▼

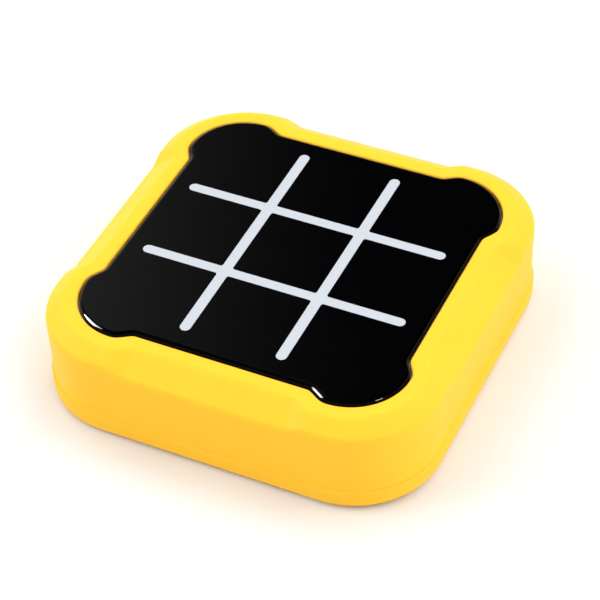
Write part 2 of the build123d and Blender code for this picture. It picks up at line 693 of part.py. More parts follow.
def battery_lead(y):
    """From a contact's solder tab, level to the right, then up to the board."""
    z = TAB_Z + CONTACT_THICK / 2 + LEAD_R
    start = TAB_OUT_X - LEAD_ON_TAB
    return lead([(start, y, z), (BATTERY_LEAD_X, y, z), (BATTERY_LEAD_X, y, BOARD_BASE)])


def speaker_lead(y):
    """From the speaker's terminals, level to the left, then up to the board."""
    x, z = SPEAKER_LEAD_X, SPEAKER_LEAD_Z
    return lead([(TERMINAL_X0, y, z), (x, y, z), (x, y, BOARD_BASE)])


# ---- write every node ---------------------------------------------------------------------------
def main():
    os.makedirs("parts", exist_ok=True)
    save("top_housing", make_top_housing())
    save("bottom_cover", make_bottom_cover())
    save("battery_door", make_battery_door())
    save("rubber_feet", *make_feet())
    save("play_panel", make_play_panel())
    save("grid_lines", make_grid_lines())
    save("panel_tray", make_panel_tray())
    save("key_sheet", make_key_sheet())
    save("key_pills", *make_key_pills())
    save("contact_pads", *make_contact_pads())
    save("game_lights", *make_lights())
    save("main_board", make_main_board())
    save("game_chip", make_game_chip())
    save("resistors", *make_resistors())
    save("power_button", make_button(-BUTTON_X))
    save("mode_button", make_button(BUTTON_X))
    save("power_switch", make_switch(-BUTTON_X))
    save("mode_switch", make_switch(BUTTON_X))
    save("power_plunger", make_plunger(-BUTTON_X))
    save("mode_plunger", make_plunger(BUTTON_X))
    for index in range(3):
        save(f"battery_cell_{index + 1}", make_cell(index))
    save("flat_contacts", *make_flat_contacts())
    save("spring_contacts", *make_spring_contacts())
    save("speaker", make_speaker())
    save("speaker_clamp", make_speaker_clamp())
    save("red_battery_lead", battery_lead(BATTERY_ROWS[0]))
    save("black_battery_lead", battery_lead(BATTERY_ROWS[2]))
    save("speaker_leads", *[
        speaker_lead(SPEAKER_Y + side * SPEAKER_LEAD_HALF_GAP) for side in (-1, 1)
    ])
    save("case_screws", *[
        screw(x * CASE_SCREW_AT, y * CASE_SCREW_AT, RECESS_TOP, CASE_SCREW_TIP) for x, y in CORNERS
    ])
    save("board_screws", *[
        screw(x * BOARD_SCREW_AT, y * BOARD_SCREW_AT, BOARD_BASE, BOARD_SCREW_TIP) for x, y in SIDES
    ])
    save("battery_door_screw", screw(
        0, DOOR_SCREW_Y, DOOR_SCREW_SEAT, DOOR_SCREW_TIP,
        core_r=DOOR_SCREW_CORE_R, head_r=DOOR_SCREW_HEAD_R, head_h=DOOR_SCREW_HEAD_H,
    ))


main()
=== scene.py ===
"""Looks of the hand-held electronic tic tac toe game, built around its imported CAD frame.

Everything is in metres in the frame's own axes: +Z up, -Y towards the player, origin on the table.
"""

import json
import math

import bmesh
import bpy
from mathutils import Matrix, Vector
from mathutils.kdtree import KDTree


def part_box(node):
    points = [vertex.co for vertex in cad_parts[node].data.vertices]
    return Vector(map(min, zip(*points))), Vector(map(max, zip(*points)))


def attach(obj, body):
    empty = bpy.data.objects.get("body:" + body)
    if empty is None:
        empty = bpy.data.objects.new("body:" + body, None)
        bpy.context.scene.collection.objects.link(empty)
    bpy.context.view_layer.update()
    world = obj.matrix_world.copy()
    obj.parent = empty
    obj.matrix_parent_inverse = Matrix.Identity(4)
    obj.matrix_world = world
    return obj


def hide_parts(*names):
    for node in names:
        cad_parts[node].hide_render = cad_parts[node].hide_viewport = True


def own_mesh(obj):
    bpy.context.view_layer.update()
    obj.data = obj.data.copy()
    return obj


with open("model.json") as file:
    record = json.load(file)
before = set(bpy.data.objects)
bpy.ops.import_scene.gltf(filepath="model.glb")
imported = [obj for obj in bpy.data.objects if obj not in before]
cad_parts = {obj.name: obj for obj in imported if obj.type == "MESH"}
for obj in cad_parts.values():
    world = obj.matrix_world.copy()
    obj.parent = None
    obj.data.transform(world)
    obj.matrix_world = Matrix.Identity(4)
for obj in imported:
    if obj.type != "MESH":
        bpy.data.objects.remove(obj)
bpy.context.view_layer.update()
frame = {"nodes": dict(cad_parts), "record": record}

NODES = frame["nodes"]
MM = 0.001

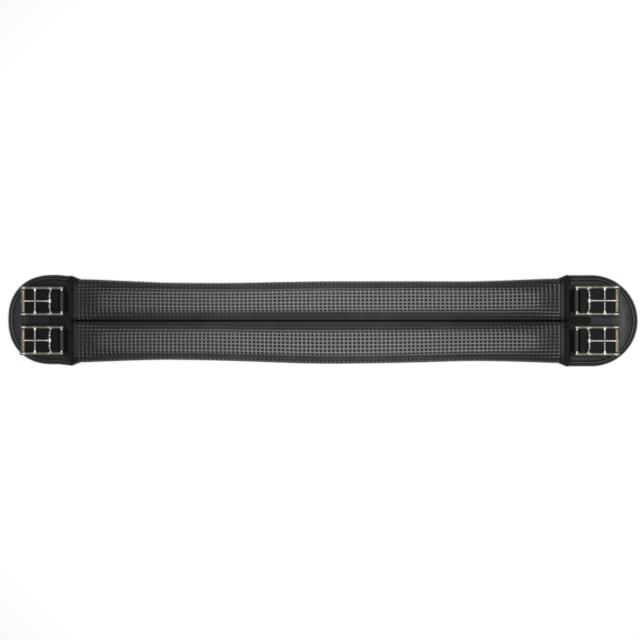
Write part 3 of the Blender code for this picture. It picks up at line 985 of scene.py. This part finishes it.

▲

**EXERCISE DESCRIPTION:** Only the lines from the one containing "for index in" through the one containing "for node in" are to be retyped, both boundary lines included, with no other material.

**TASK RESULT:**
    for index in range(3):
        save(f"battery_cell_{index + 1}", make_cell(index))
    save("flat_contacts", *make_flat_contacts())
    save("spring_contacts", *make_spring_contacts())
    save("speaker", make_speaker())
    save("speaker_clamp", make_speaker_clamp())
    save("red_battery_lead", battery_lead(BATTERY_ROWS[0]))
    save("black_battery_lead", battery_lead(BATTERY_ROWS[2]))
    save("speaker_leads", *[
        speaker_lead(SPEAKER_Y + side * SPEAKER_LEAD_HALF_GAP) for side in (-1, 1)
    ])
    save("case_screws", *[
        screw(x * CASE_SCREW_AT, y * CASE_SCREW_AT, RECESS_TOP, CASE_SCREW_TIP) for x, y in CORNERS
    ])
    save("board_screws", *[
        screw(x * BOARD_SCREW_AT, y * BOARD_SCREW_AT, BOARD_BASE, BOARD_SCREW_TIP) for x, y in SIDES
    ])
    save("battery_door_screw", screw(
        0, DOOR_SCREW_Y, DOOR_SCREW_SEAT, DOOR_SCREW_TIP,
        core_r=DOOR_SCREW_CORE_R, head_r=DOOR_SCREW_HEAD_R, head_h=DOOR_SCREW_HEAD_H,
    ))


main()
=== scene.py ===
"""Looks of the hand-held electronic tic tac toe game, built around its imported CAD frame.

Everything is in metres in the frame's own axes: +Z up, -Y towards the player, origin on the table.
"""

import json
import math

import bmesh
import bpy
from mathutils import Matrix, Vector
from mathutils.kdtree import KDTree


def part_box(node):
    points = [vertex.co for vertex in cad_parts[node].data.vertices]
    return Vector(map(min, zip(*points))), Vector(map(max, zip(*points)))


def attach(obj, body):
    empty = bpy.data.objects.get("body:" + body)
    if empty is None:
        empty = bpy.data.objects.new("body:" + body, None)
        bpy.context.scene.collection.objects.link(empty)
    bpy.context.view_layer.update()
    world = obj.matrix_world.copy()
    obj.parent = empty
    obj.matrix_parent_inverse = Matrix.Identity(4)
    obj.matrix_world = world
    return obj


def hide_parts(*names):
    for node in names:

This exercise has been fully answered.